**Work instructions**
Stop after the line containing "EYE_RING_R, EYE_RING_DROP, EYE_RING_BEADS, EYE_RING_BEAD_R": print each line exactly from the first line of the listing up to that point.

**Recorded data**
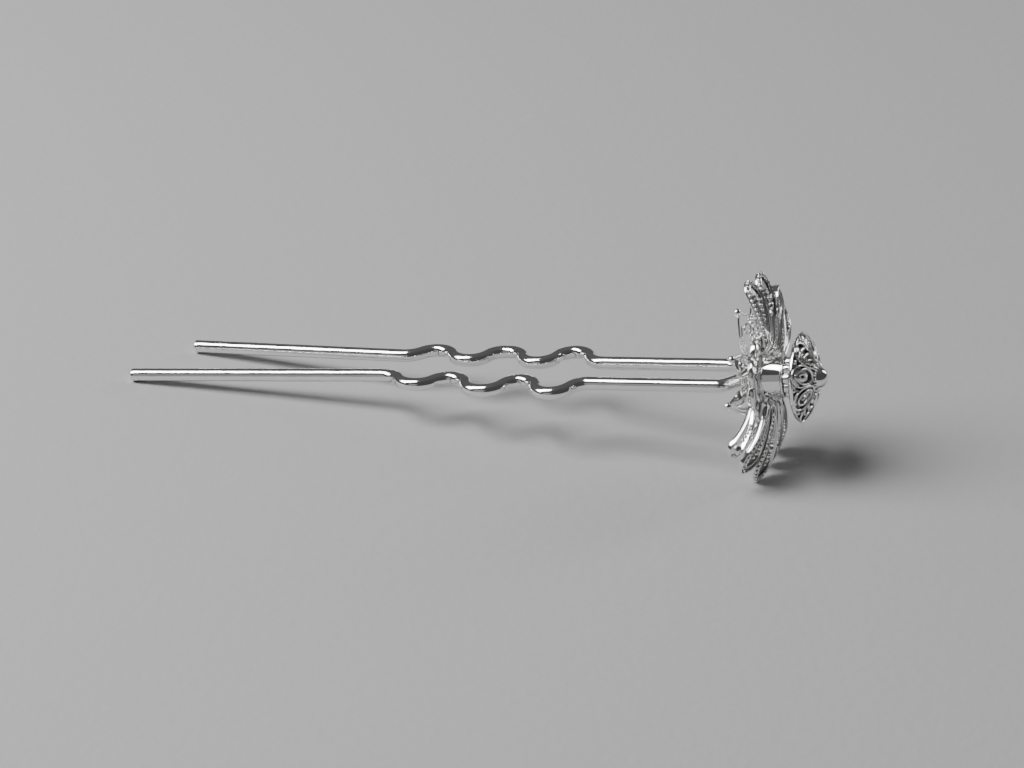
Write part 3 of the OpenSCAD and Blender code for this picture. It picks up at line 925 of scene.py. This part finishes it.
# The dome's radius, its highest place along the axis, and its middle
DOME_R = (ROSETTE_R ** 2 + ROSETTE_RISE ** 2) / (2 * ROSETTE_RISE)
POLE_S = ROSETTE_RIM_S + ROSETTE_RISE
DOME_MIDDLE = np.array((0, 0, POLE_S - DOME_R))
# The frame of each lobe: its middle, half length and half width, and the bead between two lobes
LOBE_AT, LOBE_LEN, LOBE_W = 3.36, 1.56, 1.16
BETWEEN_AT, BETWEEN_R, BETWEEN_LIFT = 4.66, 0.28, -0.2
# The eye lobe: its frame, the pointed line inside it, and the dish with its bead
EYE_FRAME, EYE_FRAME_LIFT = (0.17, 0.7, 0.08), -0.24
EYE_LINE, EYE_BAND, EYE_BAND_LIFT = (3.3, 1.4, 0.86), (0.16, 0.6, 0.07), -0.12
EYE_DISH, EYE_DISH_BAND, EYE_DISH_LIFT = (0.66, 0.34), (0.5, 0.2, 0.09), -0.24
EYE_BEAD_AT, EYE_BEAD, EYE_BEAD_LIFT = 3.1, (0.26, 0.2, 0.2), -0.06
# The nested lobe: its two loops, each with the width of its band, and its bead
NEST_LOOPS = [(LOBE_LEN, LOBE_W, 0.22), (1.04, 0.66, 0.2)]
NEST_H, NEST_ROUND, NEST_LIFT = 0.7, 0.06, -0.2
NEST_BEAD_AT, NEST_BEAD = 3.5, (0.56, 0.27, 0.26)
# The chevron lobe: its frame, the place and half width of each rib, and its bead
CHEVRON_FRAME, CHEVRON_FRAME_LIFT = (0.19, 0.8, 0.08), -0.2
CHEVRON_RIBS, CHEVRON_POINT, CHEVRON_POWER = [(2.4, 0.46), (3.1, 0.78), (3.8, 0.94)], 0.42, 1.5
CHEVRON_BAND, CHEVRON_LIFT = (0.3, 0.5, 0.13), -0.18
CHEVRON_BEAD_AT, CHEVRON_BEAD_R, CHEVRON_BEAD_LIFT = 2.15, 0.17, -0.1
# The smooth saucer behind the lobes, the ground below them, the stem, and the beads round the
# ball, as radii and places along the axis
SAUCER = [(1.2, 3.42), (2.3, 3.44), (3.7, 3.56), (4.5, 3.78), (4.9, 4.0), (4.98, 4.3), (4.86, 4.42),
          (4.68, 4.3), (4.4, 4.02), (3.7, 3.78), (2.3, 3.64), (1.2, 3.6)]
GROUND_RADII, GROUND_DROP, GROUND_T = (1.0, 4.7, 9), 0.42, 0.12
ROSETTE_STEM = ring_profile(0.4, 1.3, 3.42, 5.4)
STEM_ROUND, SAUCER_ROUND = 0.06, 0.12
EYE_RING_R, EYE_RING_DROP, EYE_RING_BEADS, EYE_RING_BEAD_R = 1.5, 0.14, 14, 0.27


def on_dome(xy, h=0.0):
    """Points over plan places on the rosette's dome, h above it."""
    xy = np.atleast_2d(np.asarray(xy, float))
    s = np.sqrt(DOME_R ** 2 - (xy ** 2).sum(1)) + DOME_MIDDLE[2]
    p = np.column_stack([xy, s])
    return p + unit(p - DOME_MIDDLE) * np.reshape(h, (-1, 1))


def dome_line(xy, section, h, closed=True):
    p = on_dome(xy, h)
    return sweep(p, unit(p - DOME_MIDDLE), section, closed=closed)


def drop_loop(cx, a, b, n=44, lean=0.25):
    """Plan line of an oval that is narrower towards the middle."""
    t = np.arange(n) * 2 * math.pi / n
    return np.column_stack([cx + a * np.cos(t), b * np.sin(t) * (1 + lean * np.cos(t))])


def eye_line(cx, a, b, n=22):
    """Plan line of an oval with a point at each end."""
    x = np.linspace(-1, 1, n)
    y = 1 - x ** 2
    upper = np.column_stack([cx + a * x, b * y])
    return np.vstack([upper, upper[-2:0:-1] * (1, -1)])


def eye_lobe():
    """A drop-shaped frame, and in it a pointed oval round a dish with a bead."""
    loop = drop_loop(LOBE_AT, LOBE_LEN, LOBE_W)
    dish = drop_loop(LOBE_AT, *EYE_DISH, n=28, lean=0)
    frames = [dome_line(loop, band_section(*EYE_FRAME), EYE_FRAME_LIFT),
              dome_line(eye_line(*EYE_LINE), band_section(*EYE_BAND), EYE_BAND_LIFT),
              dome_line(dish, band_section(*EYE_DISH_BAND), EYE_DISH_LIFT)]
    return frames, [beads(on_dome([(EYE_BEAD_AT, 0)], EYE_BEAD_LIFT), EYE_BEAD, MIDDLE)]


def nested_lobe():
    """Two drop-shaped frames, one inside the other, round a long bead."""
    frames = []
    for a, b, w in NEST_LOOPS:
        loop = drop_loop(LOBE_AT, a, b)
        frames.append(dome_line(loop, band_section(w, NEST_H, NEST_ROUND), NEST_LIFT))
    return frames, [beads(on_dome([(NEST_BEAD_AT, 0)], NEST_LIFT), NEST_BEAD, MIDDLE)]


def chevron_lobe():
    """A drop-shaped frame over ribs that meet in points."""
    loop = drop_loop(LOBE_AT, LOBE_LEN, LOBE_W)
    frames = [dome_line(loop, band_section(*CHEVRON_FRAME), CHEVRON_FRAME_LIFT)]
    t = np.linspace(-1, 1, 15)
    for x, half in CHEVRON_RIBS:
        bow = CHEVRON_POINT * (1 - np.abs(t) ** CHEVRON_POWER)
        path = np.column_stack([x + bow, half * t])
        frames.append(dome_line(path, band_section(*CHEVRON_BAND), CHEVRON_LIFT, closed=False))
    bead = beads(on_dome([(CHEVRON_BEAD_AT, 0)], CHEVRON_BEAD_LIFT), CHEVRON_BEAD_R, MIDDLE)
    return frames, [bead]


def rosette():
    frames, grains = [], []
    lobes = (eye_lobe(), nested_lobe(), chevron_lobe())
    for i in range(LOBES):
        m = rot("Z", LOBE_TURN + i * 360 / LOBES)
        bands, balls = lobes[i % len(lobes)]
        frames.extend(put(part, m) for part in bands)
        grains.extend(put(part, m) for part in balls)
        between = rot("Z", LOBE_TURN + (i + 0.5) * 360 / LOBES)
        bead = beads(on_dome([(BETWEEN_AT, 0)], BETWEEN_LIFT), BETWEEN_R, MIDDLE)
        grains.append(put(bead, between))
    frames.append(revolve(rounded(SAUCER, SAUCER_ROUND), 120))
    # A ground closes the dome below the lobes.
    radii = np.linspace(*GROUND_RADII)
    heights = on_dome(np.column_stack([radii, 0 * radii]))[:, 2] - GROUND_DROP
    top, low = list(zip(radii, heights)), list(zip(radii[::-1], heights[::-1] - GROUND_T))
    frames.append(revolve(top + low, 96))
    frames.append(revolve(rounded(ROSETTE_STEM, STEM_ROUND), 40))
    eye_ring = circle(EYE_RING_R, EYE_RING_BEADS, POLE_S - EYE_RING_DROP)
    grains.append(beads(eye_ring, EYE_RING_BEAD_R, MIDDLE))
    piece("rosette_lobes", frames, LOBED_BAND, "filigree", "rosette")
    piece("rosette_grains", grains, GRANULATED, "filigree")


pin()
post()
collar()
front_ball()
base_plate()
for i, row in enumerate(PETALS, 1):
    petal(i, row)
for i, row in enumerate(LEAVES, 1):
    leaf(i, row)
rosette()


# Floor

# Its half size, how far it lies below the object, and its paper
FLOOR_SIZE, FLOOR_DROP = 1.5, 0.00001
FLOOR_COLOUR, FLOOR_ROUGH = (0.36, 0.36, 0.363, 1), 0.9
PAPER_SCALE, PAPER_DETAIL, PAPER_BUMP, PAPER_HEIGHT = 700, 3, 0.25, 0.3


def floor():
    mat = bpy.data.materials.new("floor")
    mat.use_nodes = True
    tree = mat.node_tree
    shader = tree.nodes["Principled BSDF"]
    shader.inputs["Base Color"].default_value = FLOOR_COLOUR
    shader.inputs["Roughness"].default_value = FLOOR_ROUGH
    place = tree.nodes.new("ShaderNodeTexCoord")
    paper = tree.nodes.new("ShaderNodeTexNoise")
    paper.inputs["Scale"].default_value = PAPER_SCALE
    paper.inputs["Detail"].default_value = PAPER_DETAIL
    tree.links.new(place.outputs["Object"], paper.inputs["Vector"])
    bump = tree.nodes.new("ShaderNodeBump")
    bump.inputs["Strength"].default_value = PAPER_BUMP
    bump.inputs["Distance"].default_value = PAPER_HEIGHT * MM
    tree.links.new(paper.outputs["Fac"], bump.inputs["Height"])
    tree.links.new(bump.outputs["Normal"], shader.inputs["Normal"])
    mesh = bpy.data.meshes.new("floor")
    corners = [(x * FLOOR_SIZE, y * FLOOR_SIZE, 0) for x, y in ((-1, -1), (1, -1), (1, 1), (-1, 1))]
    mesh.from_pydata(corners, [], [[0, 1, 2, 3]])
    mesh.materials.append(mat)
    item = bpy.data.objects.new("floor", mesh)
    bpy.context.scene.collection.objects.link(item)
    item.location = (0, 0, -FLOOR_DROP)


# Studio, which is dark, with a soft grey wall behind and above the object

# Each stop is how near a direction lies to the wall's, and a grey.
WALL_WAY = (-0.35, 0.6, 0.72)
STUDIO_STOPS = [(0.2, 0.062), (0.55, 0.08), (0.9, 0.1)]


def studio():
    world = bpy.data.worlds.new("studio")
    bpy.context.scene.world = world
    world.use_nodes = True
    tree = world.node_tree
    way = tree.nodes.new("ShaderNodeTexCoord")
    wall = tree.nodes.new("ShaderNodeVectorMath")
    wall.operation = "DOT_PRODUCT"
    wall.inputs[1].default_value = WALL_WAY
    tree.links.new(way.outputs["Generated"], wall.inputs[0])
    fade = tree.nodes.new("ShaderNodeValToRGB")
    ramp = fade.color_ramp.elements
    first, middle, last = STUDIO_STOPS
    for stop, (place, grey) in zip(ramp, (first, last)):
        stop.position, stop.color = place, (grey, grey, grey, 1)
    place, grey = middle
    ramp.new(place).color = (grey, grey, grey, 1)
    tree.links.new(wall.outputs["Value"], fade.inputs["Fac"])
    tree.links.new(fade.outputs["Color"], tree.nodes["Background"].inputs["Color"])


def area(name, place, aim, size_x, size_y, power):
    data = bpy.data.lights.new(name, "AREA")
    data.energy = power
    data.shape = "RECTANGLE"
    data.size = size_x
    data.size_y = size_y
    item = bpy.data.objects.new(name, data)
    bpy.context.scene.collection.objects.link(item)
    item.location = place
    item.rotation_euler = (Vector(aim) - Vector(place)).to_track_quat("-Z", "Y").to_euler()


def camera():
    """The camera was fitted to the wire's outline in the photograph."""
    azimuth, elevation = 0.3192, 0.5405
    target = Vector((2.0216, 6.1848, 0)) * MM
    distance = 328.1589 * MM
    focal_px, frame_px, sensor = 2797.9356, 1024, 36.0
    way = Vector((-math.sin(azimuth) * math.cos(elevation), math.cos(azimuth) * math.cos(elevation),
                  -math.sin(elevation)))
    data = bpy.data.cameras.new("camera")
    data.sensor_width = sensor
    data.lens = sensor * focal_px / frame_px
    data.clip_start, data.clip_end = 0.01, 10
    item = bpy.data.objects.new("camera", data)
    bpy.context.scene.collection.objects.link(item)
    item.location = target - way * distance
    item.rotation_euler = way.to_track_quat("-Z", "Y").to_euler()
    bpy.context.scene.camera = item


# One row for each light: its name, place, aim, two sizes in metres, and power in watts
LIGHTS = [
    ("key", (-0.34, -0.12, 0.44), (0.02, 0, 0.01), 0.26, 0.5, 6.4),
    ("fill", (-0.1, -0.38, 0.13), (0.02, 0, 0.01), 0.24, 0.24, 0.04),
    ("rim", (0.38, 0.42, 0.25), (0.03, 0, 0.01), 0.12, 0.3, 0.9),
]

floor()
studio()
for light in LIGHTS:
    area(*light)
camera()

bpy.context.view_layer.update()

**Correct answer**
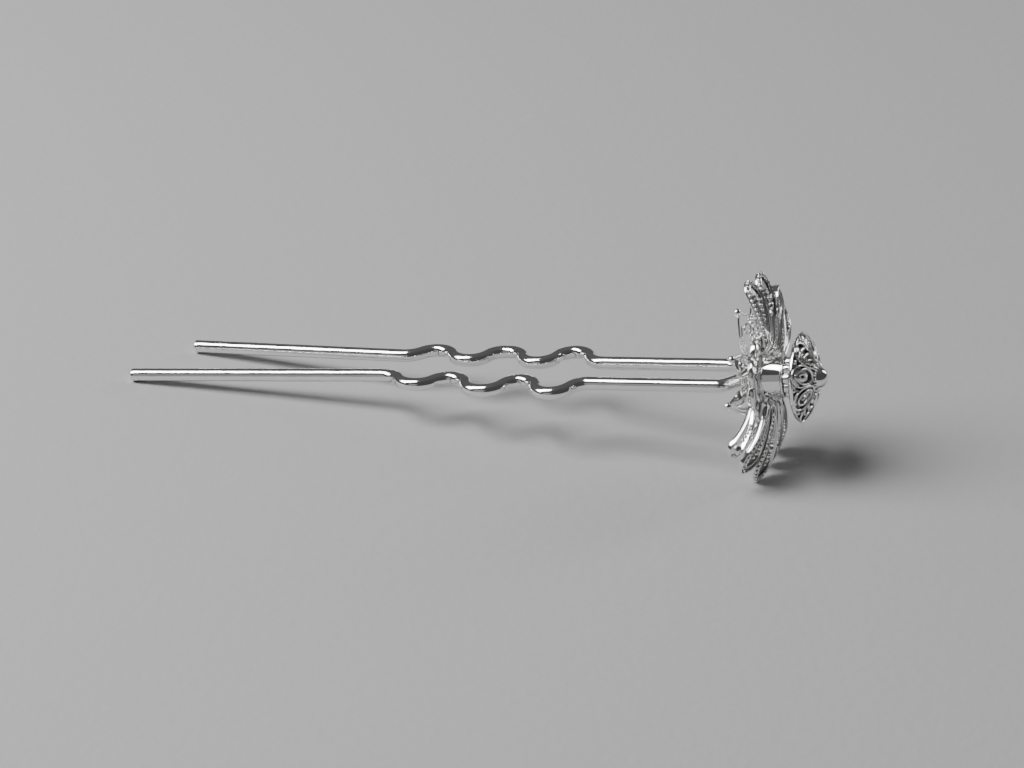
Write part 3 of the OpenSCAD and Blender code for this picture. It picks up at line 925 of scene.py. This part finishes it.
# The dome's radius, its highest place along the axis, and its middle
DOME_R = (ROSETTE_R ** 2 + ROSETTE_RISE ** 2) / (2 * ROSETTE_RISE)
POLE_S = ROSETTE_RIM_S + ROSETTE_RISE
DOME_MIDDLE = np.array((0, 0, POLE_S - DOME_R))
# The frame of each lobe: its middle, half length and half width, and the bead between two lobes
LOBE_AT, LOBE_LEN, LOBE_W = 3.36, 1.56, 1.16
BETWEEN_AT, BETWEEN_R, BETWEEN_LIFT = 4.66, 0.28, -0.2
# The eye lobe: its frame, the pointed line inside it, and the dish with its bead
EYE_FRAME, EYE_FRAME_LIFT = (0.17, 0.7, 0.08), -0.24
EYE_LINE, EYE_BAND, EYE_BAND_LIFT = (3.3, 1.4, 0.86), (0.16, 0.6, 0.07), -0.12
EYE_DISH, EYE_DISH_BAND, EYE_DISH_LIFT = (0.66, 0.34), (0.5, 0.2, 0.09), -0.24
EYE_BEAD_AT, EYE_BEAD, EYE_BEAD_LIFT = 3.1, (0.26, 0.2, 0.2), -0.06
# The nested lobe: its two loops, each with the width of its band, and its bead
NEST_LOOPS = [(LOBE_LEN, LOBE_W, 0.22), (1.04, 0.66, 0.2)]
NEST_H, NEST_ROUND, NEST_LIFT = 0.7, 0.06, -0.2
NEST_BEAD_AT, NEST_BEAD = 3.5, (0.56, 0.27, 0.26)
# The chevron lobe: its frame, the place and half width of each rib, and its bead
CHEVRON_FRAME, CHEVRON_FRAME_LIFT = (0.19, 0.8, 0.08), -0.2
CHEVRON_RIBS, CHEVRON_POINT, CHEVRON_POWER = [(2.4, 0.46), (3.1, 0.78), (3.8, 0.94)], 0.42, 1.5
CHEVRON_BAND, CHEVRON_LIFT = (0.3, 0.5, 0.13), -0.18
CHEVRON_BEAD_AT, CHEVRON_BEAD_R, CHEVRON_BEAD_LIFT = 2.15, 0.17, -0.1
# The smooth saucer behind the lobes, the ground below them, the stem, and the beads round the
# ball, as radii and places along the axis
SAUCER = [(1.2, 3.42), (2.3, 3.44), (3.7, 3.56), (4.5, 3.78), (4.9, 4.0), (4.98, 4.3), (4.86, 4.42),
          (4.68, 4.3), (4.4, 4.02), (3.7, 3.78), (2.3, 3.64), (1.2, 3.6)]
GROUND_RADII, GROUND_DROP, GROUND_T = (1.0, 4.7, 9), 0.42, 0.12
ROSETTE_STEM = ring_profile(0.4, 1.3, 3.42, 5.4)
STEM_ROUND, SAUCER_ROUND = 0.06, 0.12
EYE_RING_R, EYE_RING_DROP, EYE_RING_BEADS, EYE_RING_BEAD_R = 1.5, 0.14, 14, 0.27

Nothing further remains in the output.